Cruz, a constitutional lawyer, knows that the Supreme Court can't simply get rid of an amendment. However, it can interpret it, and the one justice to replace the late Antonin Scalia could cause more murders, or slow down the carnage.

Both D.C. v. Heller (2008) and McDonald v. Chicago (2010) were 5-4 decisions, with one of the five being Scalia. One judge has the ability to turn them both over and prevent thousands of deaths.

Every year, 33,000 people die by guns in the U.S., partially because of the then-majority's decision to ignore a modifying phrase in the Second Amendment of the Constitution. When is the last time anyone heard the modifier, "in forming a militia" when Second Amendment defenders talk about their "right" to own a firearm? They're wrong. If part of the National Guard, sure, someone must have a gun. However, where is it stated that everyone has the right to own a gun?

In his opinion representing the four dissenters in McDonald v. Chicago, Justice Stephen Breyer wrote, "In sum, the Framers did not write the Second Amendment in order to protect a private right of armed self-defense. There has been, and is, no consensus that the right is, or was, 'fundamental.' "

Amazingly, the Supreme Court justices' majority of one followed a special interest National Rifle Association-leadership position, whereas polling consistently shows that 80 to 90 percent of Americans support reforms such as increased background checks. According to a 2012 poll by Republican pollster Frank Luntz, even among the NRA, 74 percent of its members support background checks on gun transactions.

After the Charleston shooting, South Carolina's revered Rep. James Clyburn, the assistant House Democratic leader, announced the introduction of the Background Check Completion Act, which would close a loophole that allowed the alleged shooter to purchase a firearm.

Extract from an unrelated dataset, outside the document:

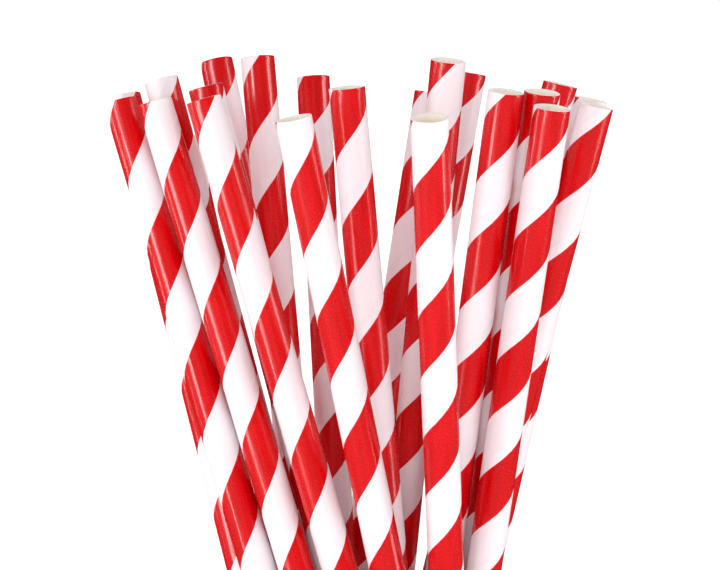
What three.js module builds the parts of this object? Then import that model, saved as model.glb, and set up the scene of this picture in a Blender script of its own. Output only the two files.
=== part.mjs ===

"Tragically, the Charleston shooter was allowed to purchase a gun even though the FBI had not completed his background check. My bill is a commonsense fix to our nation's gun laws, and I call on my colleagues in Congress to move it immediately towards passage," Clyburn said.

Unsurprisingly in the GOP House, the bill is languishing.

Many will tell you that the problem isn't guns, but mental illness as a decoy against doing anything about guns. However, a May 19 Washington Post article finds that "Most mass shooters aren't mentally ill." Michael Stone, a forensic psychiatrist at the Columbia College of Physicians and Surgeons, found that only two out of every 10 mass killers are likely to be helped by the mental health system. The other eight suffer from various personality disorders that would not be helped.

When nine people at Emanuel AME were shot, it was for no other reason than the color of their skin. According to survivors, the shooter said, "I have to do it. You are raping our women and taking over our country. And you have to go."

Many believed that the Confederate flag represented that racism, and it was the right move to remove it from the Statehouse grounds in Columbia in July 2015. However, as we mark the anniversary of the shooting, removing the flag was only symbolic. Had their attacker not been armed with a gun, those who attended the Bible study that night probably would have survived. The sole purpose of a gun is to maim and kill quickly. How could Charleston -- and Newtown, Columbine, Virginia Tech -- San Bernardino and now Orlando -- not motivate action?

Florida Gov. Rick Scott said Sunday that "now is not the time" to debate ease of gun ownership.

That would be never, if the NRA leadership has its way again.

The best commemoration of the sad anniversary of the souls murdered at Emanuel AME Church would be to pass congressional legislation like Clyburn's -- and to act on Cruz' warning of what one new Supreme Court Justice could change but by finding one who properly reads the Second Amendment.